We've covered the issues of cold weather labeling, as well as common label application problems faced year round. With summer officially here it's time to talk about hot days and the adverse effects heat and humidity can have on your labels.
Heat, Humidity, and Sticky Labels
As with cold weather applications, the problems caused by rising temperatures will be primarily adhesive related. Adhesives get softer and edges get tackier, resulting in labels that are difficult to remove. While that may sound great for your labeled bottles, unintentionally strong adhesive can make release (peeling labels from your rolls) a struggle. Dispensing issues caused by adhesive can disrupt product labeling and lead to damaged labels and jammed applicators.

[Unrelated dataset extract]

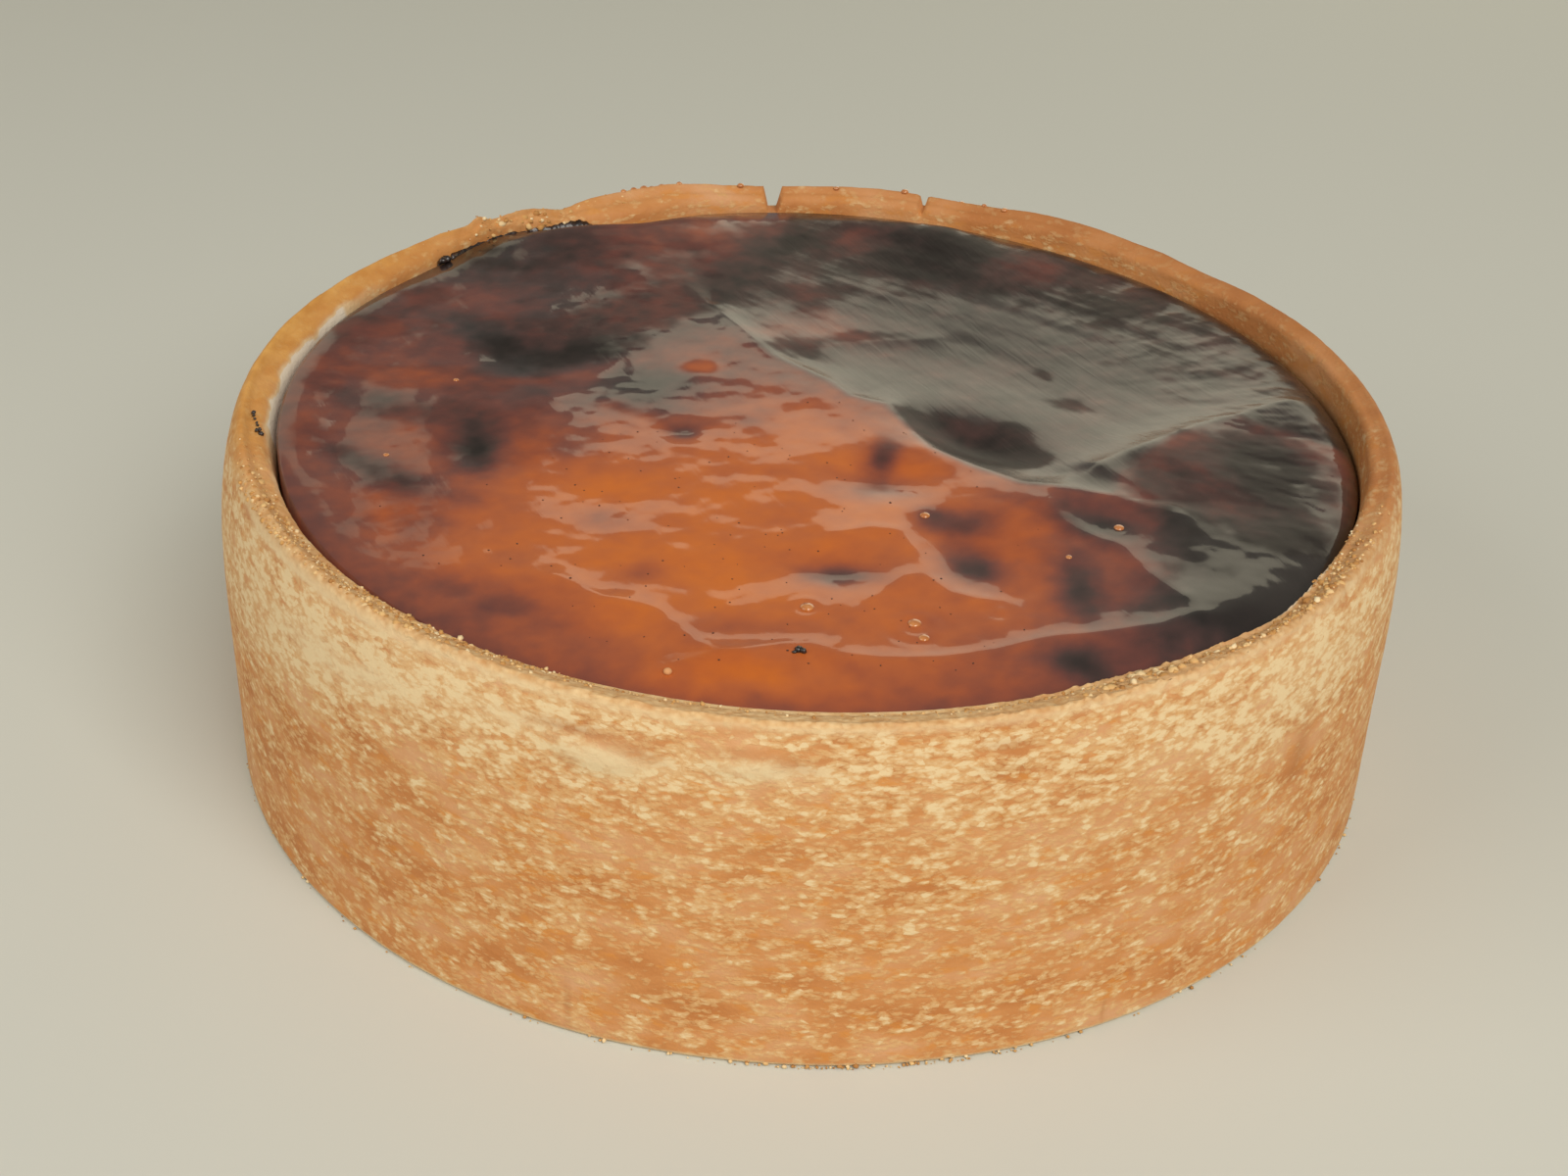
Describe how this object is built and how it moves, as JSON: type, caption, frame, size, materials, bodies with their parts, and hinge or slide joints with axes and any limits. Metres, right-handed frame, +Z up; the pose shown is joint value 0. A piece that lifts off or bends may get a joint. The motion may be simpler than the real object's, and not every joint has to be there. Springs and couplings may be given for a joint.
{
  "type": "custard flan",
  "caption": "Deep round custard flan: a straight-sided baked pastry case with an uneven, split rim, filled nearly to the top with set custard that has a browned, wavy, glazed skin.",
  "frame": {"origin": "centre of the flat base of the pastry case", "axes": "+Z up through the middle of the flan, -Y towards the side that the picture shows at the front"},
  "size_m": [0.1982, 0.1981, 0.0624],
  "materials": {
    "baked_pastry": "matt golden-brown shortcrust with paler flecks",
    "browned_custard": "dark amber to nearly black browned skin under a clear glossy glaze"
  },
  "bodies": {
    "root": {"pastry_case": "baked_pastry", "custard_filling": "browned_custard"}
  },
  "joints": []
}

Under extreme conditions any adhesive can fail, even those designed for warmer environments. Rising temperatures cause most pressure sensitive label adhesives to soften. Adhesives are just pre-applied glue after all, although specially engineered to perform well on pressure sensitive applications. Hot glue behaves differently than glue at room temperature.
How to Beat the Heat and Preserve Your Labels
There are few practical methods you can use to protect your labels from the summer heat. Keep them as cool as possible and do not lay the rolls flat.
- Storing your label rolls in plastic bags is a good idea if humidity is part of your label storage and application environment. Airtight is optimal.
- Storing vulnerable label rolls lower to the ground can reduce their exposure to temps on the top shelves, which can be as much as 20° to 30° hotter. Cold temp adhesives, heavily coated labels, or exotic substrates will be more sensitive to heat.
- Storing by stacking your label rolls on end, or preferably on a rack, can help prevent adhesive settling and labels sliding on the liner.
Cold weather and freezer grade labels will naturally be most vulnerable to hot and humid days. If your products require a cold temp adhesive you will want to take great care to keep them out of the heat and humidity. Switching to an alternate adhesive is typically not the solution when your labels were engineered for their specific application and use.